Key Insight: Always state the pattern you've identified before giving the answer. For example, say, "I've noticed that each number is the square of its position in the sequence. Therefore, the fifth number should be five squared, which is 25." This verbalizes your reasoning and demonstrates a clear, logical thought process, which is the ultimate goal of these brain teasers for interview.
7. Probability Brain Teaser: The Birthday Paradox
The Birthday Paradox is a classic brain teasers for interview scenario that highlights the difference between intuition and mathematical probability. It asks: "What is the minimum number of people you need in a room so that there is at least a 50% chance that two of them share the same birthday?" The answer is surprisingly low, making it a great test of a candidate's ability to approach problems logically rather than relying on gut feelings.

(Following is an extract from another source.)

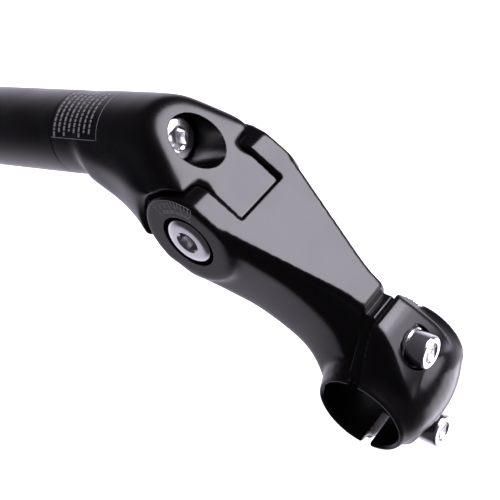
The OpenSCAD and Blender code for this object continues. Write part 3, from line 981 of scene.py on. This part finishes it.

This question tests your understanding of probability, particularly combinatorial principles and the concept of complementary events. Interviewers at quantitative finance firms and data science companies use it to see if you can identify a more efficient way to solve a complex probability problem.
Solving the Puzzle: A Step-by-Step Approach
Our intuition often leads us astray here. We think about the chance of one specific person matching another, which is low. The key is to realize we are looking for any pair among all possible combinations of people in the group. The easiest way to solve this is by calculating the probability of the opposite event: that no one shares a birthday.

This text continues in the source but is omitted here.